__WHAT YOU SHOULD DO__
Bring together all lines of the material below that contain the string "bodies".

__________

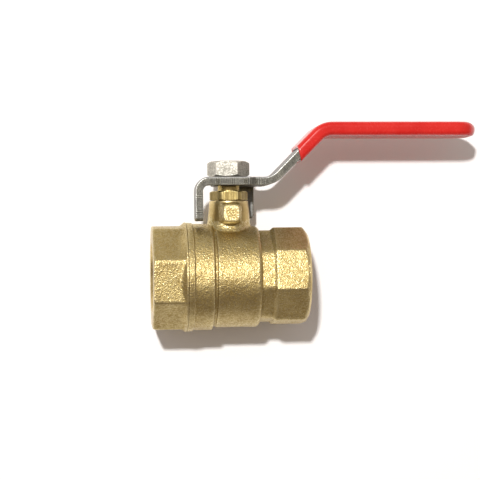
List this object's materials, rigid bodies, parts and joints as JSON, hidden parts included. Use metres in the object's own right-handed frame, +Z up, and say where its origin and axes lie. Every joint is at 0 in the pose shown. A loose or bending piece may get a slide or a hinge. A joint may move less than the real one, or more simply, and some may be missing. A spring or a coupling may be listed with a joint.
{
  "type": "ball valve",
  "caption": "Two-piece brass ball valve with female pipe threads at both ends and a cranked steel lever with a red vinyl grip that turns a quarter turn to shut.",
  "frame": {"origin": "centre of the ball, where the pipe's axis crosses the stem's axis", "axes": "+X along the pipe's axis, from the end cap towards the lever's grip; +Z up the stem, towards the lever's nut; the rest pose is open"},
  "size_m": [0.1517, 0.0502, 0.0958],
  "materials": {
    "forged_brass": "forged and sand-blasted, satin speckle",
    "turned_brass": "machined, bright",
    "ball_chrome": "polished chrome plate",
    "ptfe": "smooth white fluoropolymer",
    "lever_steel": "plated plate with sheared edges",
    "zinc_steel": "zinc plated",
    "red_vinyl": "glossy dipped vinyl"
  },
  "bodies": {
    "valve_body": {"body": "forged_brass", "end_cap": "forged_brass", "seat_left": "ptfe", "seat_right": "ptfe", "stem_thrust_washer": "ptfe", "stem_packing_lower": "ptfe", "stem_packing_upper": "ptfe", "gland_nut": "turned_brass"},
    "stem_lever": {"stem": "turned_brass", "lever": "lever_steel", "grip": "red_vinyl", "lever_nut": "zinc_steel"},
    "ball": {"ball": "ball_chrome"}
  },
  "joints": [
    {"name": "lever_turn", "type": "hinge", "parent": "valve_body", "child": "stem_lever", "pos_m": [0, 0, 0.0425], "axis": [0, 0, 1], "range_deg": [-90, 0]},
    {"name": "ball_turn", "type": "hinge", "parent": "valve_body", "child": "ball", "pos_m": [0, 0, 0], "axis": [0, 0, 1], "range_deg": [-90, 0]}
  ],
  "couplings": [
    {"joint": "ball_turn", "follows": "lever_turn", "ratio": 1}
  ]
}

__________

__WRITTEN SOLUTION__
List this object's materials, rigid bodies, parts and joints as JSON, hidden parts included. Use metres in the object's own right-handed frame, +Z up, and say where its origin and axes lie. Every joint is at 0 in the pose shown. A loose or bending piece may get a slide or a hinge. A joint may move less than the real one, or more simply, and some may be missing. A spring or a coupling may be listed with a joint.
  "bodies": {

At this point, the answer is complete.